In 2007, the Robert Wood Johnson Foundation honored Rolfes for her leadership and advocacy in environmental health with the “Community Health Leaders Award” and $125,000.

LABB has taken on the big oil companies, including Shell and Exxon Mobil, and won important battles for fenceline communities. The website offers a long list of accomplishments these major victories:

  • Pressured the Louisiana Department of Environmental Quality to install air pollution monitors across the street from the Exxon Mobil refinery in Chalmette
  • Enforced environmental laws by filing two citizen Clean Air Act law suits against polluting refineries, resulting in over 2,500 violations of the law
  • Pressured Shell Oil Company to buy polluted properties in Norco, Louisiana so that residents could move to a safer and cleaner place


“Anne has succeeded where others have failed to bring these companies to justice,” says Jane Dale Owen, president of Citizens League for Environmental Action Now (CLEAN).

Rolfes grew up in Lafayette, Louisiana, among many people who made their fortunes in the oil industry. But she didn’t understand the devastating effects of pollution from the industry until she worked as an organizer in Africa.

Right out of college, Rolfes joined the Peace Corp and went to Togo, West Africa. She lived in a village north of Togo with villagers in mud huts. The people there lived by farming. “I loved the family I lived with,” Rolfes recalls. “When I came back to the states, I knew I wanted to work for a non-profit.”

Rolfes read about oil production pollution in the Niger Delta of Nigeria. “They leave oil all over the land, and the people can’t grow their crops,” Rolfes says.“This destroys farm land, a way of life and a way of staying alive,” They also dumped salt water into fresh water, which ruined fishing as a source of food for the Nigerian families, according to Rolfes.

“I got very upset because of my relationship with my village in Togo,” Rolfes says. Her distress over what was happening in Nigeria moved her to join Project Underground, a non-profit organization based in Berkeley, California that worked with communities affected by oil and mining. Rolfes went back to Africa and did research with a group of refugees in Benin, east of Nigeria, who had stood up to Shell Oil Company to protest the oil production pollution. “Their protests resulted in their village being set on fire and the women gang raped by the military sent there to protect Shell,” says Rolfes. “It continues to be a terrible thing.”
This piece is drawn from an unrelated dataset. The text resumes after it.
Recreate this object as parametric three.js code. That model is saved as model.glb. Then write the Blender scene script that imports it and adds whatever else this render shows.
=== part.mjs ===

Rolfes eventually wanted to come back home to Louisiana and continue environmental justice work there. Ironically, the first community she met with was dealing with Shell. This was all it took to ignite Rolfes passion. “I was extremely upset about what was happening in Nigeria,” she says. “To come home and see people dealing with the same thing was a call to action.”

The experiences in Africa were instrumental in leading Rolfes into the work she is doing today with the Louisiana Bucket Brigade. “I Really would never have figured it out if I hadn’t gone to Africa,” Rolfes says. “I learned to understand my world when I went half way around the world.”
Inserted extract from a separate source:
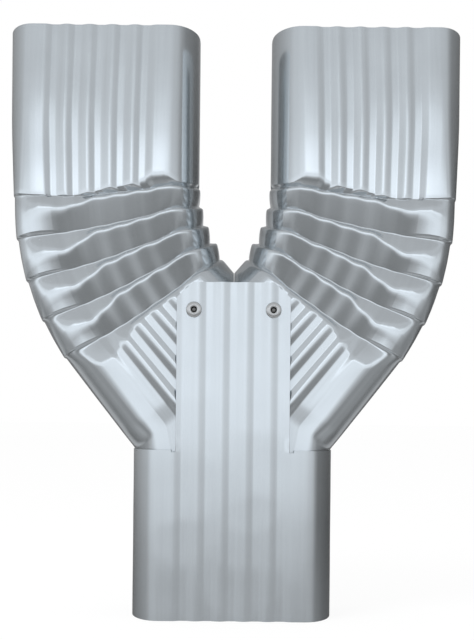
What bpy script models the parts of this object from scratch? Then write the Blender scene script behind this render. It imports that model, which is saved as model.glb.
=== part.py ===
"""Downpipe branch: two crimped 45 degree elbows notched into one straight outlet pipe.

The outlet pipe is a corrugated box tube. Its two wide walls run on upwards as flat tongues, its narrow
walls stop at the shoulder. The elbows enter the pipe mouth between the tongues, meet on the middle plane,
and are held by a blind rivet through each tongue corner. The origin is the middle of the outlet rim.
"""

import math

import bmesh
import bpy
from mathutils import Matrix, Vector

MM = 0.001

# Sheet metal and fits
SHEET = 0.5 * MM
GAP = 0.3 * MM

# Corrugation, the same roll on both wide walls
GROOVES = 5
GROOVE_DEPTH = 1.25 * MM
VALLEY_WIDTH = 2.5 * MM
SLOPE_WIDTH = 1.9 * MM

# Outlet pipe
PIPE_WIDTH = 82.5 * MM
PIPE_DEPTH = 57.0 * MM
PIPE_BORDER = 0.45 * MM
SHOULDER_HEIGHT = 68.8 * MM
TONGUE_TOP = 136.4 * MM
TONGUE_MARGIN = 0.3 * MM
CHAMFER_ACROSS = 6.6 * MM
CHAMFER_UP = 6.1 * MM
RELIEF_WIDTH = 1.8 * MM
RELIEF_DEPTH = 0.9 * MM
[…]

Rolfes was unable to find a job working with communities neighboring polluting facilities to help them get justice from the big oil companies so she started Louisiana Bucket Brigade.

LABB’s work has evolved over time. The group has worked to have an intense campaign in one area. Over the past few years, the group is working to link people together who have similar issues and deal with the refining industry as a whole. “We can do a lot more by coming together to plan and advocate for collectively,” Rolfes says.

Rolfes and LABB work to ensure that the neighbors who are affected by the pollution from nearby refineries are partners rather than subjects, or guinea pigs. “We aren’t going in like antrhopologists,” Rolfes says. “It is their work. When the media come, we make sure they are featured.”

People need to go very public with information about pollution in their area, according to Rolfes. “As long as it is just a secret between the polluters and the complaining community, nothing will every change.”

Rolfes says it is the people in the neighborhoods and her basic sense of justice that keeps her doing this work.

When she is not advocating for environmental justice, Rolfes like to play the piano. She just finished re-reading “Jane Erye.” “When it is football season, I really like the Saints, and I watch football.”

One of the new developments in Rolfes’ life is that she will soon be a new parent. She and her partner, Cindy Brown, who works for the Nature Conservancy, are in the process of adopting a child.